We are to be reconciled to those people with whom we are in conflict in our personal lives and relationships.

We know who those people are, don’t we?

They are the people who once did something hurtful to us and whom we have not forgiven.

They are friends or relatives from whom we have grown away.

How would it be if each one of us made a list of the people with whom we need to be reconciled with, and make some real effort to offer a hand of friendship to each of them?

And what about the communities in which we work and live?

What would happen if every time we hear someone “bad mouthing” someone else…we try to help them work things out with the person.

What would happen if every time we hear someone depersonalizing and berating members of another race or group…

…we would say something like: “They are people just like we are,” or “Let’s try to look at things from their point of view.”

As children of God, we must look for every opportunity to bring Christ’s love into every conflict.

Is there anything we can do to help bring about harmony and peace between nations in conflict in our world?

We can teach the way of love that Jesus teaches us.

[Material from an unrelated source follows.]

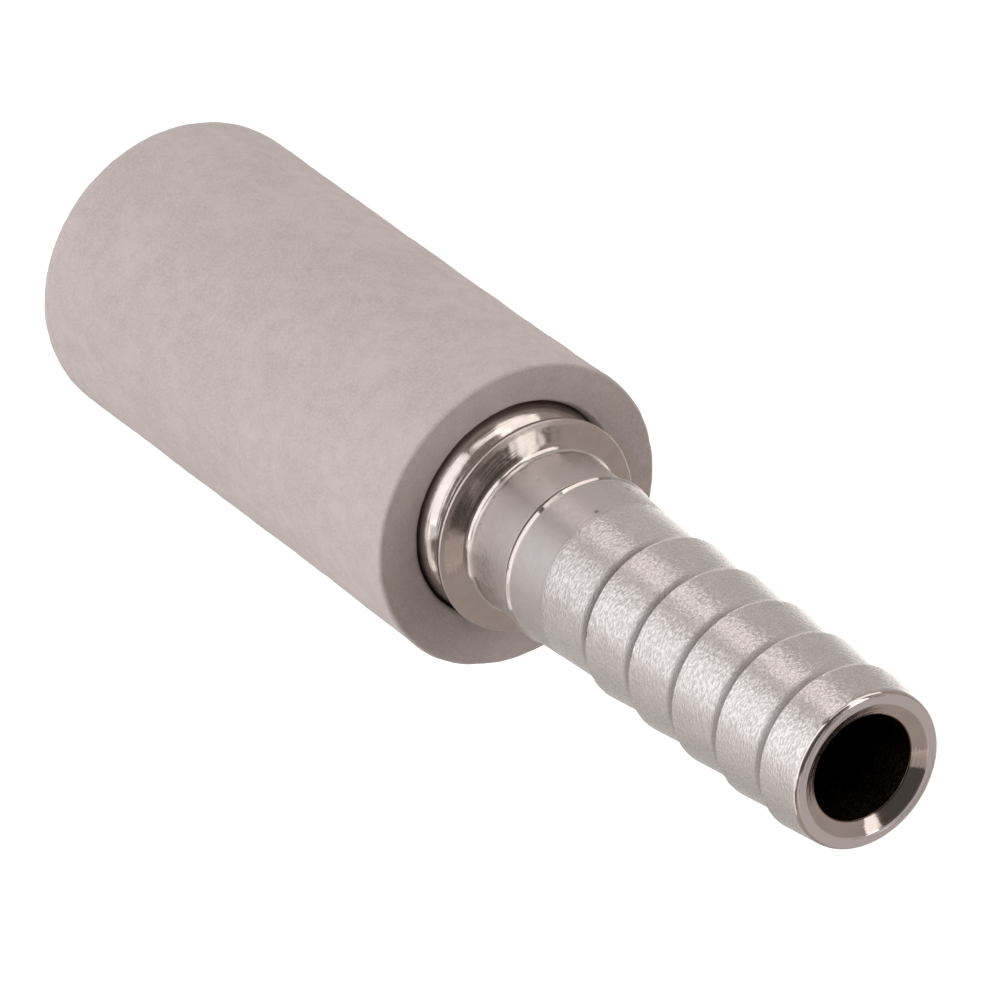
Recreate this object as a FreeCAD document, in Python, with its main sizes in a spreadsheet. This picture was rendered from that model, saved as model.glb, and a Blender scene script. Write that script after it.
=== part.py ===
import FreeCAD, Part

import math
import os

import Sketcher

# A carbonation stone in two pieces: a porous sintered cup, closed at one end, and a turned
# hose fitting whose shank is pressed into the cup's mouth. The stone stands on its closed
# end: +Z runs along the axis to the tip of the barb, and the origin is the middle of the
# closed end's flat.

# Driving sizes, in millimetres, apart from tooth_count, which is a number.
SIZES = {
    # Sintered cup
    "stone_diameter": 12.7,       # half an inch
    "stone_length": 25.4,         # one inch, closed end to mouth
    "end_round": 1.6,             # rounding of the closed end's outer edge
    "floor_thickness": 2.4,       # solid end under the gas chamber
    "cavity_diameter": 9.1,       # bore of the cup, which grips the shank
    "cavity_round": 1.0,          # rounding at the foot of the bore
    "flare_length": 6.5,          # stretch below the mouth that swells
    "flare_growth": 0.08,         # how far the radius has grown at the mouth
    "mouth_dish": 0.25,           # how far the mouth's face falls towards the bore
    "mouth_round": 0.15,          # outer edge of the mouth
    "bore_edge_round": 0.2,       # inner edge of the mouth
    # Fitting below the mouth: the shank is as wide as the cavity, a press fit
    "grip_depth": 0.95,           # mouth plane to the top of the gripped length
    "shank_length": 6.0,          # gripped length
    "shank_chamfer": 0.5,         # lead-in at the foot of the shank
    # Shoulder of the fitting
    "mouth_gap": 0.06,            # open ring between the bead's foot and the bore, on the radius
    "bead_height": 0.44,          # top of the polished bead above the mouth plane
    "bead_round": 1.5,            # crown of the bead, between its wall and its upper slope
    "groove_depth": 0.58,         # groove above the bead, below the bead's surface
    "groove_width": 0.52,
    "rim_overhang": 0.01,         # how far the thin sharp rim stands out past the bead
    "rim_thickness": 0.2,
    "shoulder_rise": 0.4,         # how far the shoulder climbs from the rim to the neck
    "cove_round": 0.45,           # hollow between the shoulder and the neck
    # Neck and relief groove
    "neck_diameter": 6.8,
    "neck_length": 2.57,          # shoulder's top to the relief groove
    "relief_depth": 0.18,         # below the neck's surface
    "relief_width": 0.26,
    # Barb
    "tooth_diameter": 7.0,        # crest of each short tooth
    "tooth_depth": 0.25,          # crest to the narrow end of a tooth, on the radius
    "root_run": 0.64,             # length of the hollow that climbs to the next crest
    "collar_step": 0.04,          # how far the long tooth's wide end stands past a crest
    "long_tooth_length": 5.39,
    "tooth_pitch": 2.895,
    "tooth_count": 5,
    "last_tooth_length": 2.04,    # the tip cuts the last tooth short
    "tip_round": 0.2,             # outer edge of the tip
    # Gas way
    "gas_bore_diameter": 4.38,
    "lip_width": 0.47,            # tip's outer edge to the countersink
    "countersink_depth": 0.34,
}

doc = FreeCAD.newDocument("CarbonationStone")
sheet = doc.addObject("Spreadsheet::Sheet", "Sizes")
for row, (alias, value) in enumerate(SIZES.items(), start=1):
    sheet.set("A%d" % row, alias)
    sheet.set("B%d" % row, str(value))
    sheet.setAlias("B%d" % row, alias)
doc.recompute()


class Size:
    """A length that carries its value and its formula in the sheet's own names."""

    def __init__(self, value, formula):
        self.value = value
        self.formula = formula

    def __add__(self, other):
        return Size(self.value + other.value, "(%s + %s)" % (self.formula, other.formula))

    def __sub__(self, other):
        return Size(self.value - other.value, "(%s - %s)" % (self.formula, other.formula))

    def __mul__(self, factor):
        return Size(self.value * factor.value, "(%s * %s)" % (self.formula, factor.formula))

    def __truediv__(self, divisor):
        return Size(self.value / divisor.value, "(%s / %s)" % (self.formula, divisor.formula))

    def __neg__(self):
        return Size(-self.value, "(-%s)" % self.formula)

    def half(self):
        return Size(self.value / 2, "(%s / 2)" % self.formula)

    def limited_by(self, wall):
        """The rounding that is left where the wall beside it is too thin for all of it."""
        most = wall * WALL_SHARE
        return Size(min(self.value, most.value), "min(%s; %s)" % (self.formula, most.formula))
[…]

We should do all we can to teach all nations, beginning with our own, the way of respect for others, commitment to justice for all, and willingness to dare to trust and to work toward reconciliation.

This is what we are called to do—we are called to participate in what God is doing.

In a few weeks, when we will again hear the Scriptures read in which the angel spoke of peace on earth and good will among people, we may still experience sadness because we know that the peace we hope for has not yet come to completion in our world or to our families or to our lives.

But sadness will not have to lead to despair.

A shoot has come up from the stump of Jesse…

… “The wolf will live with the lamb…

…The cow will feed with the bear, their young will lie down together…

This gives us reason for hope!!!

As Paul finishes in our Epistle Lesson for this morning: “May the God of hope fill you with all joy and peace as you trust in him, so that you may overflow with hope by the power of the Holy Spirit.”